No, no, no–I said STRUCTURE, not A structure. |
Today, in our writing group, we talked about the idea of STRUCTURE in writing YA novels (or any fiction, for that matter). I’ve obsessing over it a bit because I’m working on a new project, so it was interesting to me to hear about what other writers do. Some are outliners (granted, I don’t actually know that many people who are fully committed to the preliminary outline). Some write totally freeform and then go back and impose structure. What do YOU do, gentle readers? I want to know.
The way people conceive of structure, too–that’s different from writer to writer. Avoiding formula is, of course, a concern, but just coming up with a plot that actually WORKS is the primary concern for most of us, I think. We can finesse the fiddly bits later, once we’ve written the first draft and have something to fiddle with. (Advice I often dish out, but find much harder to follow myself.)
The truth is, there are so many possibilities out there for structures that work. So many variations on those structures. And so many different ways of writing about those different structures and characterizing them on paper, from Beat Sheets to outlines to (my personal favorite) flow charts. I think my default way of thinking about structure is Things Get Crazier and Crazier, and then The Big Crazy Happens, and then Character Resolves the Crazy. In other words, I’m pretty Aristotelian that way. Truthfully, though, I think it’s because I can’t keep anything more complicated in my head while I’m first-drafting. It’s all I can do to just come up with scenes that more or less fit that structure, let alone get all fancy and break it down further. Perhaps it would be different if my sole occupation were writing novels, but sadly for my novels, my brain is crammed full of other crap constantly threatening to make the good stuff leak out of my ears.
How do you deal with it? Structure, I mean, not brain leakage? Inquiring minds want to know…
I honestly don't think about "novel structure" when I write, with the exception of the Rule of Three – a story has a beginning, a middle, and an end. (This really does sound better as Omnes Trium Perfectum, does it not?) I don't even honestly think that — but I tend to hear music in thirds, I tend to, when I use an Oxford comma, use it to tie together three words or concepts, and I tend to use three…landmarks if I'm trying to verbally tell a joke or give directions or something. I am just geared to threes.
That being said, I never do plot trees and only once in awhile do narrative arc mapping that looks like ginormous Venn diagrams – I'm just not that able to stick to one "rule" for structure… because I'm just not that (cough) structured… Fortunately, others of us are, so here's Stacy Whitman on Worldbuilding.

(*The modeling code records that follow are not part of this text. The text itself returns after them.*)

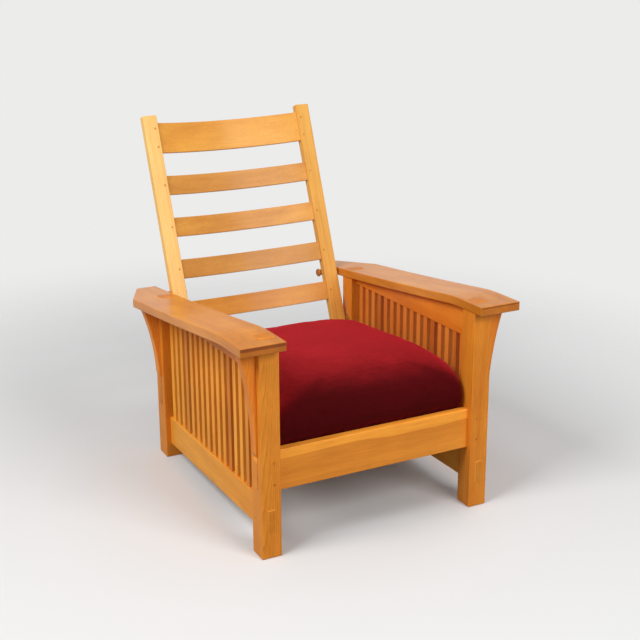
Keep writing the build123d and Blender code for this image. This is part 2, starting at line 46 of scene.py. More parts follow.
def oak_finish(name, grain, heart, light, dark, gloss=0.40, end=(0.86, 0.76, 0.64), coat=0.06,
               figure=0.6):
    """Varnished oak. The board is turned so that its grain runs along local Z and shifted so that
    the tree's heart lies beside it. Annual rings are circles about that heart, pulled out of true
    by slow noise; broad streaks, fine fibre and short dark pores are noise drawn out along Z.
    Where the surface faces along Z, the end grain has drunk more stain and takes the end tint.
    gloss is the least roughness, coat the varnish's weight, and figure says how strongly the
    rings show."""
    oak = bpy.data.materials.new(name)
    oak.use_nodes = True
    parts, wires = oak.node_tree.nodes, oak.node_tree.links
    shader = parts["Principled BSDF"]

    def part(kind, **values):
        made = parts.new(kind)
        for key, value in values.items():
            if hasattr(made, key):
                setattr(made, key, value)
            else:
                made.inputs[key].default_value = value
        return made

    def ramp(source, stops):
        made = parts.new("ShaderNodeValToRGB")
        strip = made.color_ramp.elements
        while len(strip) < len(stops):
            strip.new(0.5)
        for stop, (at, colour) in zip(strip, stops):
            stop.position, stop.color = at, (*colour, 1.0)
        wires.new(source, made.inputs["Fac"])
        return made.outputs["Color"]

    def blend(kind, amount, under, over):
        made = parts.new("ShaderNodeMix")
        made.data_type, made.blend_type = "RGBA", kind
        if isinstance(amount, float):
            made.inputs["Factor"].default_value = amount
        else:
            wires.new(amount, made.inputs["Factor"])
        wires.new(under, made.inputs["A"])
        wires.new(over, made.inputs["B"])
        return made.outputs["Result"]

    place = part("ShaderNodeTexCoord")
    board = part("ShaderNodeMapping", Rotation=grain, Location=heart)
    wires.new(place.outputs["Object"], board.inputs["Vector"])
    drawn = {}
    for stretch in (0.05, 0.018):
        drawn[stretch] = part("ShaderNodeMapping", Scale=(1.0, 1.0, stretch))
        wires.new(board.outputs["Vector"], drawn[stretch].inputs["Vector"])

    rings = part("ShaderNodeTexWave", wave_type="RINGS", rings_direction="Z", wave_profile="SAW",
                 Scale=88.0, Distortion=9.0, Detail=3.0)
    rings.inputs["Detail Scale"].default_value = 0.22
    rings.inputs["Detail Roughness"].default_value = 0.62
    streak = part("ShaderNodeTexNoise", Scale=24.0, Detail=4.0, Roughness=0.6)
    fibre = part("ShaderNodeTexNoise", Scale=620.0, Detail=3.0, Roughness=0.55)
    pores = part("ShaderNodeTexNoise", Scale=1300.0, Detail=1.0, Roughness=0.4)
    blotch = part("ShaderNodeTexNoise", Scale=9.0, Detail=2.0, Roughness=0.5)
    facing = part("ShaderNodeMapping", Rotation=grain, vector_type="NORMAL")
    wires.new(place.outputs["Normal"], facing.inputs["Vector"])
    along = part("ShaderNodeSeparateXYZ")
    wires.new(facing.outputs["Vector"], along.inputs["Vector"])
    squared = part("ShaderNodeMath", operation="MULTIPLY")
    wires.new(along.outputs["Z"], squared.inputs[0])
    wires.new(along.outputs["Z"], squared.inputs[1])
    wires.new(drawn[0.05].outputs["Vector"], rings.inputs["Vector"])
    wires.new(drawn[0.05].outputs["Vector"], streak.inputs["Vector"])
    wires.new(drawn[0.018].outputs["Vector"], fibre.inputs["Vector"])
    wires.new(drawn[0.018].outputs["Vector"], pores.inputs["Vector"])
    wires.new(board.outputs["Vector"], blotch.inputs["Vector"])

    middle = tuple((a + b) / 2 for a, b in zip(light, dark))
    wood = ramp(streak.outputs["Fac"], [(0.30, dark), (0.5, middle), (0.70, light)])
    ring_tint = ramp(rings.outputs["Fac"], [(0.0, (0.74, 0.62, 0.50)), (0.25, (0.94, 0.91, 0.86)),
                                            (1.0, (1.04, 1.03, 1.0))])
    fibre_tint = ramp(fibre.outputs["Fac"], [(0.3, (0.84, 0.78, 0.70)), (0.62, (1.06, 1.05, 1.03))])
    end_tint = ramp(squared.outputs["Value"], [(0.55, (1.0, 1.0, 1.0)), (0.95, end)])
    pore_mask = ramp(pores.outputs["Fac"], [(0.60, (0.0, 0.0, 0.0)), (0.70, (1.0, 1.0, 1.0))])
    blotch_tint = ramp(blotch.outputs["Fac"], [(0.3, (0.90, 0.85, 0.78)), (0.7, (1.05, 1.04, 1.02))])
    pore_tint = ramp(pores.outputs["Fac"], [(0.60, (1.0, 1.0, 1.0)), (0.70, (0.66, 0.55, 0.45))])
    for tint, amount in ((ring_tint, figure), (fibre_tint, 0.6), (pore_tint, 0.35),
                         (blotch_tint, 0.7), (end_tint, 1.0)):
        wood = blend("MULTIPLY", amount, wood, tint)
    wires.new(wood, shader.inputs["Base Color"])

    polish = part("ShaderNodeMapRange")
    for socket, value in (("From Min", 0.3), ("From Max", 0.7), ("To Min", gloss),
                          ("To Max", gloss + 0.14)):
        polish.inputs[socket].default_value = value
    wires.new(fibre.outputs["Fac"], polish.inputs["Value"])
    wires.new(polish.outputs["Result"], shader.inputs["Roughness"])
    open_grain = part("ShaderNodeBump", Strength=0.25, Distance=0.00025, invert=True)
    wires.new(pore_mask, open_grain.inputs["Height"])
    combed = part("ShaderNodeBump", Strength=0.12, Distance=0.0002)
    wires.new(fibre.outputs["Fac"], combed.inputs["Height"])
    wires.new(open_grain.outputs["Normal"], combed.inputs["Normal"])
    wires.new(combed.outputs["Normal"], shader.inputs["Normal"])
    shader.inputs["Specular IOR Level"].default_value = 0.18
    shader.inputs["Coat Weight"].default_value = coat
    shader.inputs["Coat Roughness"].default_value = 0.16
    return oak


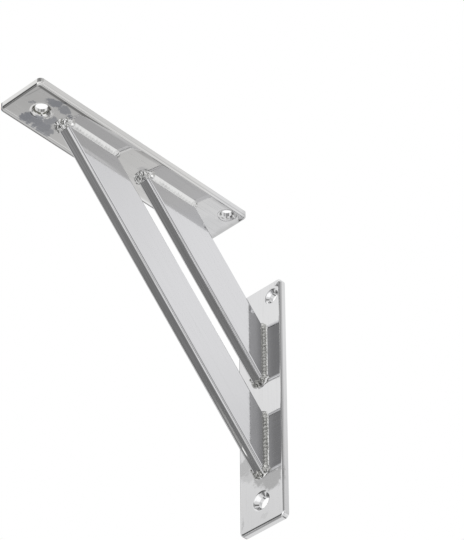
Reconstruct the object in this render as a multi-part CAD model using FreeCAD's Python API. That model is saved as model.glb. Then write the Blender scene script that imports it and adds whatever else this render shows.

Oh, I liked that post–thanks. Stacy is right: it's definitely key to start off with a situation readers can relate to. Then, before your readers even know it, you've started sneaking in those world-building details. 🙂
I'm constantly struggling with the fact that I'm not a very structured person, when it comes down to it. I love the IDEA of structure and organization, but when I actually sit down to write… I think for me, it's like other issues of craft: I want to know them and absorb them so they're just kind of there in my subconscious when I sit down to write, rather than consciously applying them.